-- begin Input for this task --
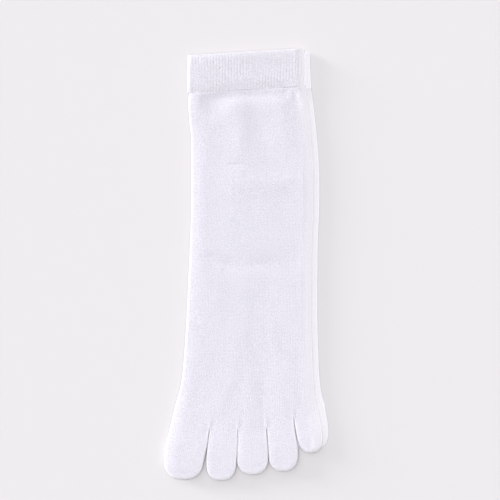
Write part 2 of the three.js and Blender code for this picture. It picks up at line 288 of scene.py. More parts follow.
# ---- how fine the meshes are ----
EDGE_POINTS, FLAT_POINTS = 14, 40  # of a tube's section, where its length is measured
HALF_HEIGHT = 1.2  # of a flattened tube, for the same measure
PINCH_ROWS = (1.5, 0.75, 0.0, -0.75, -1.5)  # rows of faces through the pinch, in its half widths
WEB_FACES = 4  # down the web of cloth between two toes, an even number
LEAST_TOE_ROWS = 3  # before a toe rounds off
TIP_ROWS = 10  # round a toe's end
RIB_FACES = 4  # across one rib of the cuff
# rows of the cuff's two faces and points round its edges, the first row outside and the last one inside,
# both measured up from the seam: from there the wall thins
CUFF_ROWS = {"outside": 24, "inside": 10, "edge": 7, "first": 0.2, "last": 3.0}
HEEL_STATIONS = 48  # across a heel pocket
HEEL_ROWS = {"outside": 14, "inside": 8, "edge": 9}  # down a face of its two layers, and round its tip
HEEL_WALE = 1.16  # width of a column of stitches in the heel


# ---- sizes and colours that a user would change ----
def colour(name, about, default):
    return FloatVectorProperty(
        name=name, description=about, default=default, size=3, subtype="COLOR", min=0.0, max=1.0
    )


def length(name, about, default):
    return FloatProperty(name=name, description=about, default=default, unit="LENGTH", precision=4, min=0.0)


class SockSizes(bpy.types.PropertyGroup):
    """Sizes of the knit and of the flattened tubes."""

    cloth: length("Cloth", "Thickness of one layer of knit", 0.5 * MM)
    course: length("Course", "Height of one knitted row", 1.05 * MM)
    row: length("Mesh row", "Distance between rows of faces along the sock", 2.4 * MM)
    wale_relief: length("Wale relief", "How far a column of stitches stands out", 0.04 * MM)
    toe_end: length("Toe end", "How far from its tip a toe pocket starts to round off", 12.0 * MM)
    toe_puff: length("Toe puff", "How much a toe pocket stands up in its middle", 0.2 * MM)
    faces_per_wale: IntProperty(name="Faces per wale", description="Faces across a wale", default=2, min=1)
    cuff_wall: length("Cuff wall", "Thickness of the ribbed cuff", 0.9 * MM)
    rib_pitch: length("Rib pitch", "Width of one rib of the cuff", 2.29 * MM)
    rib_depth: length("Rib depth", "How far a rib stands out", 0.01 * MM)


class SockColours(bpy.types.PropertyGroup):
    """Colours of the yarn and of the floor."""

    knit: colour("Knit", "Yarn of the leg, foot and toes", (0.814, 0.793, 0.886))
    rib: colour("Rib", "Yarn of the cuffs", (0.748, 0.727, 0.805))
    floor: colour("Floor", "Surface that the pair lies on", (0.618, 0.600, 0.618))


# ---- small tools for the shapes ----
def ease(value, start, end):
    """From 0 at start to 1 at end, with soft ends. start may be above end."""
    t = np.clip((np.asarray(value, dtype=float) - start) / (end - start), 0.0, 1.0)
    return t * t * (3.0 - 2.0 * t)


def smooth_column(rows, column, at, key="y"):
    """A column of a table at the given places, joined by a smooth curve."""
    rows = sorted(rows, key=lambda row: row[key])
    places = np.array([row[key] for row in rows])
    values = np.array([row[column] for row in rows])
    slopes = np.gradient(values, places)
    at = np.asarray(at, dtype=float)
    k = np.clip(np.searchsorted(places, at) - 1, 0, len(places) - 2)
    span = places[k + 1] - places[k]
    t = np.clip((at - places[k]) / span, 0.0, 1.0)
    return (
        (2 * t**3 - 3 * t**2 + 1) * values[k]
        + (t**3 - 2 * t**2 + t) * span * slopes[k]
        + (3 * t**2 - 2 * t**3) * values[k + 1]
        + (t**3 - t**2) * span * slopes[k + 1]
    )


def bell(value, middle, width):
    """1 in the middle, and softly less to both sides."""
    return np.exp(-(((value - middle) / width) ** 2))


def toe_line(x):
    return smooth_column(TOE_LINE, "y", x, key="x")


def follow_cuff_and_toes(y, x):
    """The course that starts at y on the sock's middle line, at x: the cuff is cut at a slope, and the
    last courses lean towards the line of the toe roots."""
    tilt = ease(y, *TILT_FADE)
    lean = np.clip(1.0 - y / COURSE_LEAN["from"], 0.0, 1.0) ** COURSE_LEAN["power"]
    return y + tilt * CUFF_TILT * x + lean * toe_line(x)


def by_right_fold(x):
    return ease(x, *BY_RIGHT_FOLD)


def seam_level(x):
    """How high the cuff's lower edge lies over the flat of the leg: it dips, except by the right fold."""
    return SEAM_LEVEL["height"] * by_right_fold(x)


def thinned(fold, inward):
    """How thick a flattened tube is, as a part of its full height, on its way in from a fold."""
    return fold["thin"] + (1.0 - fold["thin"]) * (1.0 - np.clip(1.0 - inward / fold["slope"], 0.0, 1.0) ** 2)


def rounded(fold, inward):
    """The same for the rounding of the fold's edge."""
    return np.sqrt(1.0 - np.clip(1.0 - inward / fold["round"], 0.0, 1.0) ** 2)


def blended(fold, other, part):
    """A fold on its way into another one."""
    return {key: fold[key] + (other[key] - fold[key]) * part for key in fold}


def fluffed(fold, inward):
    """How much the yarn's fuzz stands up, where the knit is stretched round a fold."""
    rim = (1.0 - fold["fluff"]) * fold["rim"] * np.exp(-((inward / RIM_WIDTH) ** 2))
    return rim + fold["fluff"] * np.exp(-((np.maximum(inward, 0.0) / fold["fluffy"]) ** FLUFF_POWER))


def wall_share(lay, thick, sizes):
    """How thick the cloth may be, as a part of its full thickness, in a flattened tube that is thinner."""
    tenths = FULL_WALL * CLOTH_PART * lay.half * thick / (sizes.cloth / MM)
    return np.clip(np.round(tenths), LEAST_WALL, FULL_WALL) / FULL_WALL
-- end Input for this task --
-- begin Input for this task --
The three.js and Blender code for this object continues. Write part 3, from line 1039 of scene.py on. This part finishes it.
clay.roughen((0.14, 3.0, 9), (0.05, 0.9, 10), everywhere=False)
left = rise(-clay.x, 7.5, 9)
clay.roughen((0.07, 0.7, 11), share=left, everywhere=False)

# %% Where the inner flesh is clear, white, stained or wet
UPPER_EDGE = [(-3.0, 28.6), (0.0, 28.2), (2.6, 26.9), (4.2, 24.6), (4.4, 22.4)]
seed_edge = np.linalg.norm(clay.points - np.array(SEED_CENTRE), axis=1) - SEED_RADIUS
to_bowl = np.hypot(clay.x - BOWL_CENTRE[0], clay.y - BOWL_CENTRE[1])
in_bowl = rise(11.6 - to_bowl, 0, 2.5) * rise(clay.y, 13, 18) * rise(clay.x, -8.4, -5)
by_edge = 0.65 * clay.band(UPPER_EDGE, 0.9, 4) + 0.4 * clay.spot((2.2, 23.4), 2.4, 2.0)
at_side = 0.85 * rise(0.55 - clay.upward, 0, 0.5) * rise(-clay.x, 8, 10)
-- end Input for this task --
# Task details
Copy out exactly the lines from the one containing "The three.js and Blender code for this object" to the one containing "at_side = 0.85", both ends inclusive.

# Solution to this task
The three.js and Blender code for this object continues. Write part 3, from line 1039 of scene.py on. This part finishes it.
clay.roughen((0.14, 3.0, 9), (0.05, 0.9, 10), everywhere=False)
left = rise(-clay.x, 7.5, 9)
clay.roughen((0.07, 0.7, 11), share=left, everywhere=False)

# %% Where the inner flesh is clear, white, stained or wet
UPPER_EDGE = [(-3.0, 28.6), (0.0, 28.2), (2.6, 26.9), (4.2, 24.6), (4.4, 22.4)]
seed_edge = np.linalg.norm(clay.points - np.array(SEED_CENTRE), axis=1) - SEED_RADIUS
to_bowl = np.hypot(clay.x - BOWL_CENTRE[0], clay.y - BOWL_CENTRE[1])
in_bowl = rise(11.6 - to_bowl, 0, 2.5) * rise(clay.y, 13, 18) * rise(clay.x, -8.4, -5)
by_edge = 0.65 * clay.band(UPPER_EDGE, 0.9, 4) + 0.4 * clay.spot((2.2, 23.4), 2.4, 2.0)
at_side = 0.85 * rise(0.55 - clay.upward, 0, 0.5) * rise(-clay.x, 8, 10)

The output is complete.